As it happens, I agree with Messrs. Kreul and Lathrop that the larger question is about what aerospace power can do to an enemy ground force. How much more proof is needed?
Aerospace forces are designed to reach and strike much deeper, much quicker. They have gotten to be pretty effective at targeting enemy ground forces. But for some reason, advocates of land power still like to criticize airmen for doing their job.
It's an old problem.
As Billy Mitchell observed in 1917: "The ground troops did not yet realize that they were perfectly incapable by themselves of dealing a blow at the heart of the enemy country or its vital centers." Of course, we know what the Army did to him.

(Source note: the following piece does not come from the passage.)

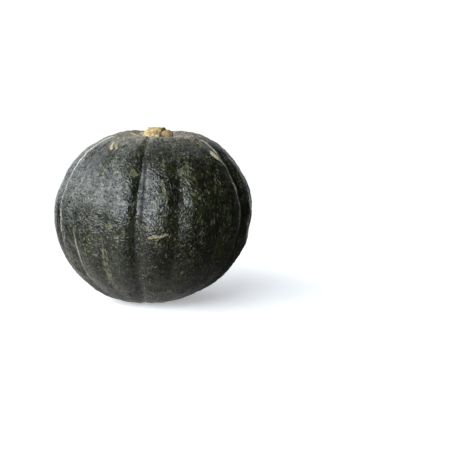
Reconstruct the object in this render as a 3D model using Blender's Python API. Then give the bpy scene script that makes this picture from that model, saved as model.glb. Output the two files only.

Kreul and Lathrop suggest that we are picking an unprovoked argument in an otherwise jointly serene setting. Recent statements by their senior colleagues at the Association of the US Army call that into question. "The Army has paid a high price for the unfulfilled promises of airpower since World War II-between wars in budget battles and during wars in facing enemy capabilities with which we were unprepared to cope," wrote Gen. Frederick J. Kroesen, USA (Ret.), in the January 1999 issue of AUSA's Army Magazine. Kroesen is a senior fellow of AUSA's Institute of Land Warfare. He also said that "in the Persian Gulf, more than one month's expenditure of the most proficient air campaign in history failed to achieve a single objective established for that war. ... Even with the wondrous capabilities of today's technology, airpower is still a part-time participant."
In the August 1999 issue of Army Magazine, retired Lt. Gen. Theodore G. Stroup Jr., AUSA's vice president for education, said this about Operation Allied Force in the Balkans: "Milosevic's will was not broken by weeks of strategic bombing. Milosevic lost his nerve when ground power, in the form of the Kosovar offensive and the capabilities of [the US Army's] Task Force Hawk, ... first unlocked the full capability of airpower. ... That is what brought about the negotiated settlement, not the bombing of water supplies, power grids, and Yugo factories."
The reason that we and Dr. Grant debunk myths
is that there are myths that need debunking.